Yargının, Türk milleti adına karar verdiğinin altını çizen Bozdağ, şöyle devam etti:
“Hiç kimsenin kendisini hakim, savcı ve mahkeme yerine koyarak karar vermemesi gerekir. Ancak maalesef bugün uluslararası alanda Türk yargısının üzerine düşürülmek istenen pek çok gölge var. Türkiye Cumhuriyeti Devleti ve Türk yargı sistemi, verilen kararlar ve uygulamalar üzerinden belli çevreler tarafından yıpratılmak isteniyor. Hakim ve savcılarımız milyonlarca davaya bakıyorlar. Büyük bir özveri ile çalışıyorlar. Adalet dağıtmak için, kılı kırk yararcasına bir titizlikle ellerinden gelen gayreti gösteriyorlar. Ama bir elin iki parmağını geçmeyen birkaç dava üzerinden Türk yargısını suçlamak, büyük haksızlık ve saygısızlıktır. Bir dosyanın içindeki delilleri bilmeden, kanunu bilmeden, orada olup bitenlere vakıf olmadan, yalan yanlış birtakım haberler üzerinden kendini hakim ve savcı yerine koymak, gece gündüz demeden çalışan, hafta sonu dosyaları evine götüren hakim ve savcılarımıza yapılmış en büyük haksızlıktır.”
Bekir Bozdağ, Hakimler ve Savcılar Kurulu (HSK) Başkanı ve Adalet Bakanı olarak, yargıya yapılan her türlü haksızlık ve saygısızlığa karşı yargının hakkını, hukukunu savunmanın görevi olduğunu ifade etti.
Fetullahçı Terör Örgütünün (FETÖ) 15 Temmuz 2016’daki darbe girişimine de değinen Bakan Bozdağ, Türk yargısının ve yargı mensuplarının darbeye geçit vermeyerek, darbecilere biat etmeyerek Anayasa’sına, demokrasisine ve milletin iradesine sahip çıkarak tarihi bir görev icra ettiğini vurguladı.
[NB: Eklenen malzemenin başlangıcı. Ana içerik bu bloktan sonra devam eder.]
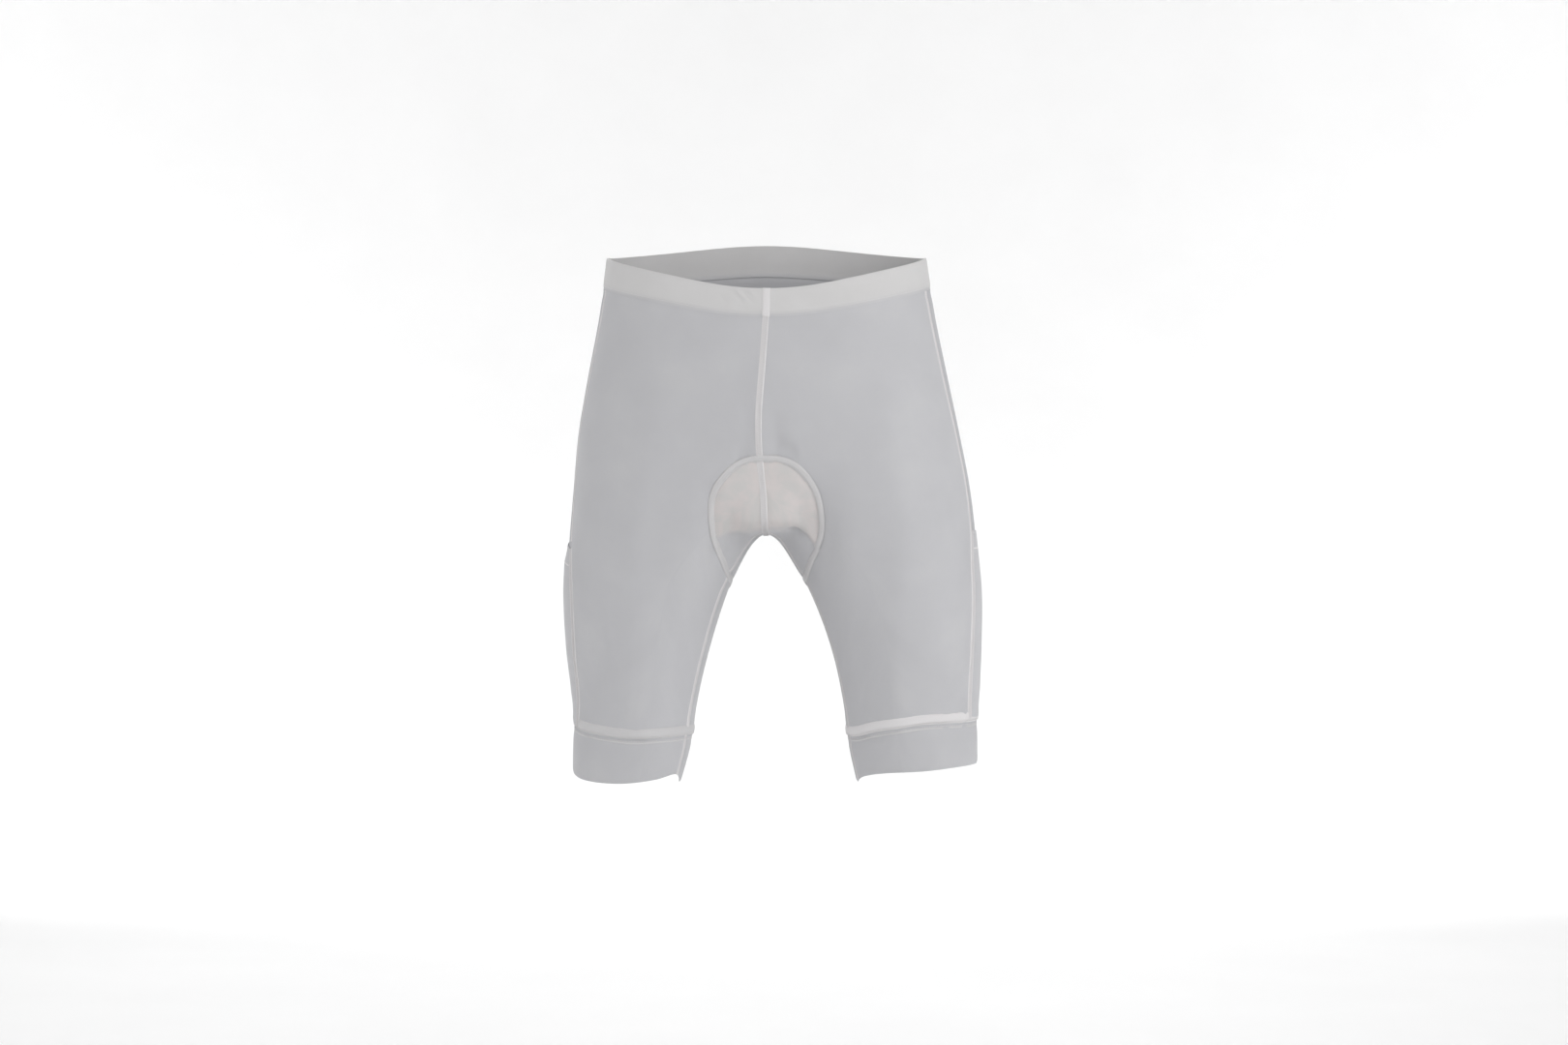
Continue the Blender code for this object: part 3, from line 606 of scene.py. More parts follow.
def relief(p, n):
    """How far the cloth stands off the plain form at points on it: creases, pouch fold and pad."""
    inside, away = pad_near(p)
    out = crease_height(p)
    f, g = FOLD_ROLL, FOLD_TROUGH
    fold = FOLD_Z(p[:, 0])
    facing = smooth((-n[:, 1] - 0.15) / 0.5) * smooth((58 - np.abs(p[:, 0] - 2)) / 30) * (p[:, 1] < -30)
    out += facing * f["high"] * np.exp(-((p[:, 2] - fold - f["up"]) / f["wide"]) ** 2)
    out += facing * g["high"] * np.exp(-((p[:, 2] - fold + g["down"]) / g["wide"]) ** 2)
    q = PUFF
    out += q["high"] * inside * (1 - np.exp(-(away / q["reach"]) ** 2))
    out += q["dip"] * (1 - inside) * np.exp(-away / q["dip_reach"])
    out += -0.9 * inside * np.exp(-((away - 3.2) / 1.7) ** 2)
    # the pad's warmer, lighter tone shows through the cloth over it; on the front it fades out around the pouch's
    # lower edge, painted shade on the underside where the pad lies as well, and at the back it is kept at 0.45
    pad_tint_fade_at_fold = np.where(p[:, 1] < 0, smooth((p[:, 2] - fold + 7) / 9), 0.45)
    return out, inside * pad_tint_fade_at_fold


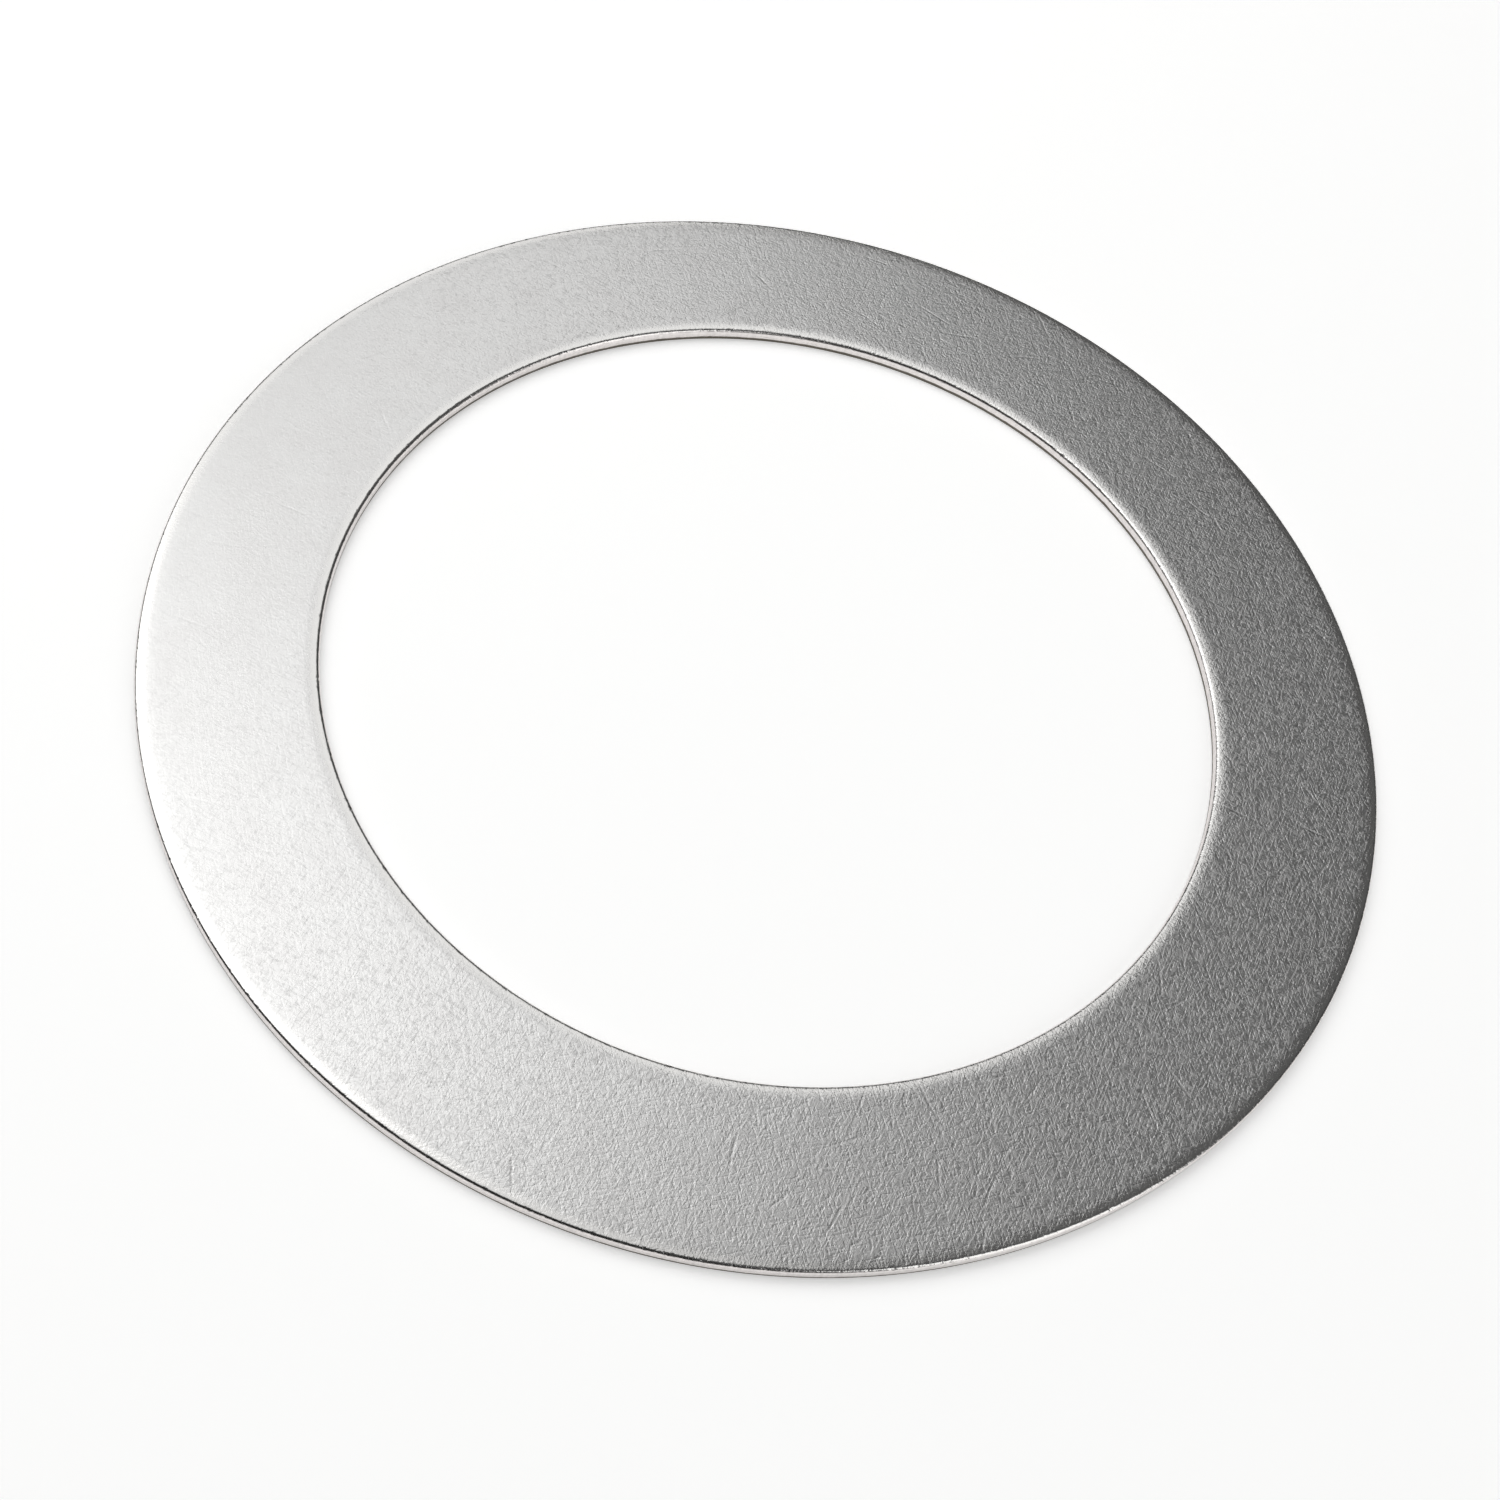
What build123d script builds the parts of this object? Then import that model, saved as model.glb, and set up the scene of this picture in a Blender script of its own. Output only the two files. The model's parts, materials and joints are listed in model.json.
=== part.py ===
from build123d import *
import os

# Shim ring: a thin flat spacing ring, blanked from cold-rolled steel strip in one stroke and then tumbled.
#
# It lies on its burr side, centred on +Z, with its lower face at z = 0. The stroke cuts the rim and the bore
# from the same side, so both edges roll over on the upper face and both burrs are on the lower one. Each cut
# edge has the same form, from the upper face down: a wide shallow roll-over, a rounded corner, a straight
# burnished land, a fracture that leans into the ring, and a lower corner where the burr was.

# Driving dimensions, in millimetres. The ring is a nominal 30 x 42: its bore is cut a little large and its
# rim a little small, for clearance on the shaft and in the housing.
outer_diameter = 41.70
bore_diameter = 30.25
thickness = 0.50

# The roll-over of each edge, in millimetres: how far from the wall the upper face starts to fall away, how
# far it would have fallen at the wall if the corner there were sharp, and the radius of that corner.
# Punching the bore drags its edge down further than blanking does the rim.
bore_roll_over_width = 0.55
bore_roll_over_depth = 0.05
bore_corner_radius = 0.14
rim_roll_over_width = 0.70
rim_roll_over_depth = 0.03
rim_corner_radius = 0.12

# The lower part of both walls, in millimetres.
fracture_height = 0.16  # the torn part of the wall, above the lower face
fracture_lean = 0.015  # how far the torn part leans into the ring by the lower face
lower_corner_radius = 0.05  # what tumbling left where the burr was


def cut_edge(wall_radius, into_ring, roll_over_width, roll_over_depth):
    """The line of one cut edge, from the upper face down; into_ring is 1 at the bore and -1 at the rim."""
    shoulder = (wall_radius + into_ring * roll_over_width, thickness)
    upper_corner = (wall_radius, thickness - roll_over_depth)
    land_foot = (wall_radius, fracture_height)
    lower_corner = (wall_radius + into_ring * fracture_lean, 0)
    roll_over = TangentArc(shoulder, upper_corner, tangent=(-into_ring, 0))
    return roll_over, Line(upper_corner, land_foot), Line(land_foot, lower_corner)


def ring_section():
    """The section of the ring on one side of its axis, with the radius along X and the height along Y."""
    bore = cut_edge(bore_diameter / 2, 1, bore_roll_over_width, bore_roll_over_depth)
    rim = cut_edge(outer_diameter / 2, -1, rim_roll_over_width, rim_roll_over_depth)
    upper_face = Line(bore[0] @ 0, rim[0] @ 0)
    lower_face = Line(bore[-1] @ 1, rim[-1] @ 1)
    section = make_face([*bore, *rim, upper_face, lower_face])
    for roll_over, radius in ((bore[0], bore_corner_radius), (rim[0], rim_corner_radius)):
        upper_corner = section.vertices().sort_by_distance(roll_over @ 1)[0]
        section = fillet(upper_corner, radius)
    lower_corners = section.vertices().group_by(Axis.Y)[0]
    return fillet(lower_corners, lower_corner_radius)


def shim_ring():
    """The whole ring: the section turned once about the axis of the bore."""
    return revolve(Plane.XZ * ring_section(), Axis.Z)


os.makedirs("parts", exist_ok=True)
export_step(shim_ring(), "parts/shim_ring.step")
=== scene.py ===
import json
import math

import bmesh
import bpy
from mathutils import Matrix, Vector


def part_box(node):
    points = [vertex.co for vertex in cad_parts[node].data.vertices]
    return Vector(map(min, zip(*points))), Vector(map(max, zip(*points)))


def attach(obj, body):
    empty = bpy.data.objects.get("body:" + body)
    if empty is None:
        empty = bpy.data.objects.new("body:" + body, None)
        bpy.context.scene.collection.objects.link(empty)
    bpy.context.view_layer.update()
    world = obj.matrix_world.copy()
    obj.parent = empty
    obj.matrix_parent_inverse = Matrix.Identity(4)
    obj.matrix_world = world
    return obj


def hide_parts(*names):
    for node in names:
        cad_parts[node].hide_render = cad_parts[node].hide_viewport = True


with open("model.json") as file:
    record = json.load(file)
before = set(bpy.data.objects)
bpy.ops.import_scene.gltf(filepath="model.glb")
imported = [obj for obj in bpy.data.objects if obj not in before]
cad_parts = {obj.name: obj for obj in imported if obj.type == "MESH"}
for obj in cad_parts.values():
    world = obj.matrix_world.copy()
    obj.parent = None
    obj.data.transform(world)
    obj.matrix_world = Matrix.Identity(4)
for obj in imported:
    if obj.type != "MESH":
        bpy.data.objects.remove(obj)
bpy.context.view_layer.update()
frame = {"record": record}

mm = 0.001
scene = bpy.context.scene


def toLinear(hexColour):
    # sRGB hex, as a colour picker gives it, to the linear colour that the shaders take
    channels = [int(hexColour[i:i + 2], 16) / 255 for i in (1, 3, 5)]
    linear = [c / 12.92 if c <= 0.04045 else ((c + 0.055) / 1.055) ** 2.4 for c in channels]
    return (*linear, 1.0)


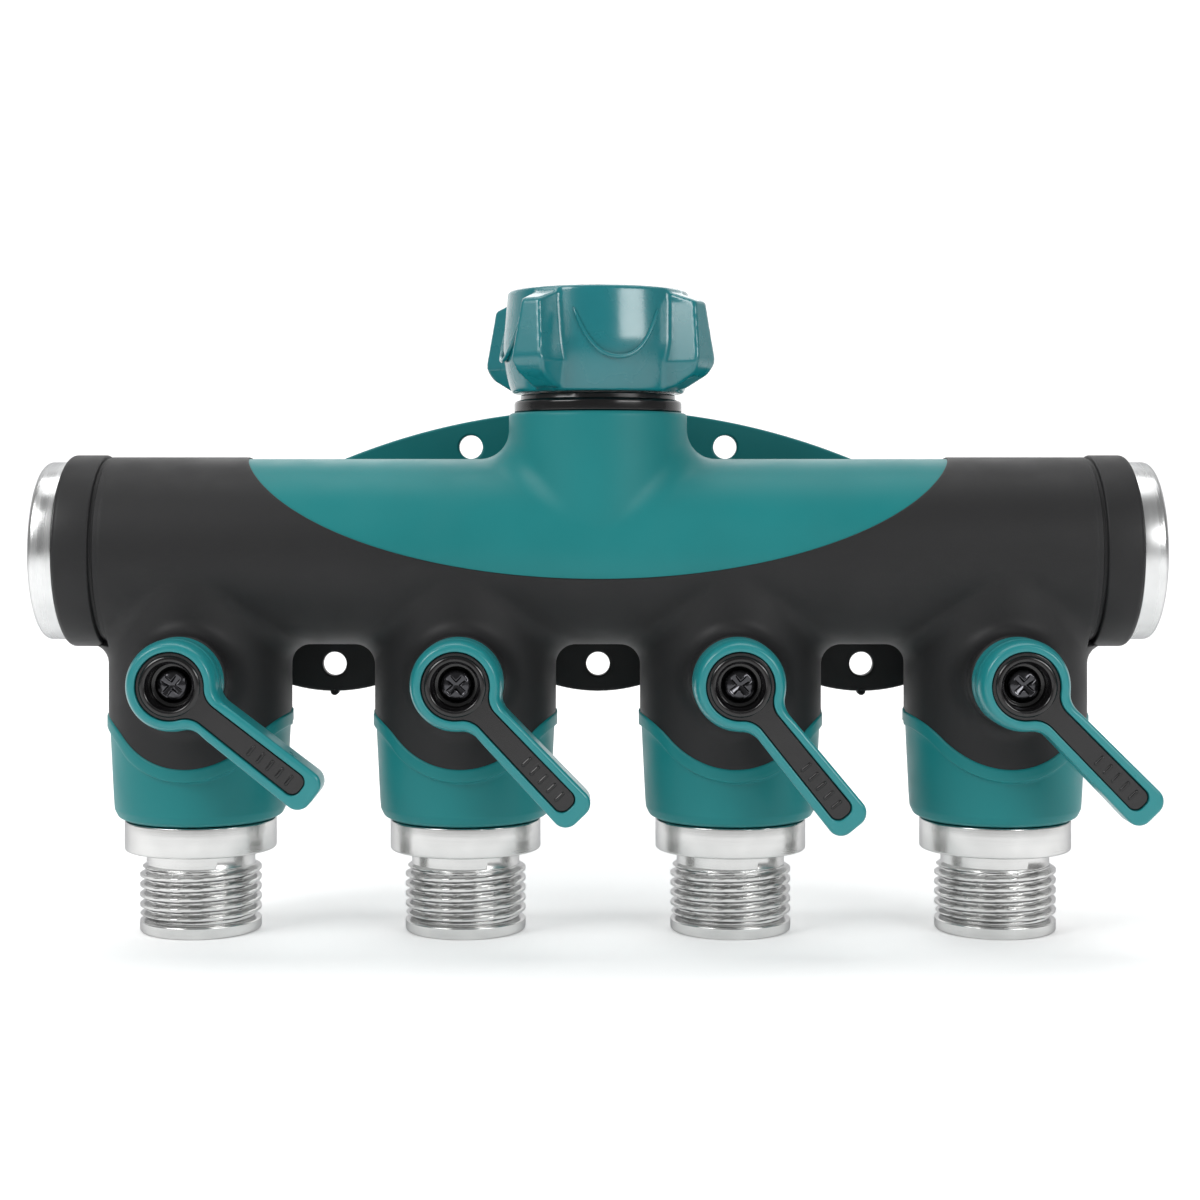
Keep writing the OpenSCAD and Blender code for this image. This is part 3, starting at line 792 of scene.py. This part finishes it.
def build_ribs():
    """Upright ribs that hold the plate off the barrel, with rubber over their lower half."""
    rib_set("ribs", rib_outline(-RIB_LOW, RIB_HIGH, False), RIB_T, "teal_plastic")
    coat_loop = rib_outline(-RIB_LOW - RIB_SKIN, RIB_COAT_TOP, True)
    rib_set("rib_coats", coat_loop, RIB_T + 2 * RIB_SKIN, "black_rubber")


# ---- Skin ----

def seam_value(x, y, z):
    """Above zero where a branch carries the skin, below zero where it carries the sleeve."""
    level = z - SEAM_LEVEL
    disc = np.full(np.shape(z), -FAR)
    for i in OUTLETS:
        disc = np.maximum(disc, SEAM_R - np.hypot(x - PIVOTS[i][0], z - PIVOT_Z))
    disc = np.where(y < 0, disc, -FAR)
    return -smooth_union(-level, -disc, 5.0)


def skin_keep(p):
    """Above zero where the skin stays: outside the window, above the sleeves, round the stem holes."""
    x, y, z = np.moveaxis(p, -1, 0)
    keep = np.minimum(ellipse_distance(x, z), seam_value(x, y, z))
    keep = np.minimum(keep, np.maximum(108.0 - np.abs(x), BARREL_Z - 21.2 - z))
    for i in OUTLETS:
        hole = np.hypot(x - PIVOTS[i][0], z - PIVOT_Z) - 5.0
        keep = np.where(y < -22, np.minimum(keep, hole), keep)
    return keep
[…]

Bozdağ, hakim ve savcı olmanın, hem büyük bir onur hem de ciddi mesuliyet gerektirdiğine işaret ederek, “Adalet, hakim ve savcının bir ihsanı değildir. Hakim ve savcının esas görevi de adalet ihsan etmek değil, hak ve adalet ile hükmetmektir.” ifadesini kullandı.
Bozdağ, şunları kaydetti:
“Bir hakim ve savcının vicdanı, Anayasa’ya, kanuna, hukuka ve dosyadaki delillerden edindiği kanaate bağlı olacak. Vicdan, Anayasa, kanun ve hukuk ile bağlı olmazsa, o vicdan rüzgarın önündeki yaprak gibi olur, bir o yana, bir bu yana gider. Ne hakkı, ne de hakikati tespit edip sahibine teslim edemez. Bir hakim ve savcı aklını veya vicdanını terör örgütlerine, devlet millet düşmanlarına ya da herhangi bir ideolojinin emrine tahsis etmemeli, Anayasa, kanun ve hukuk dışındaki her türlü bağlılığı reddetmelidir. Bağımsızlık, tarafsızlık ve adil olmak bunu gerektirir.”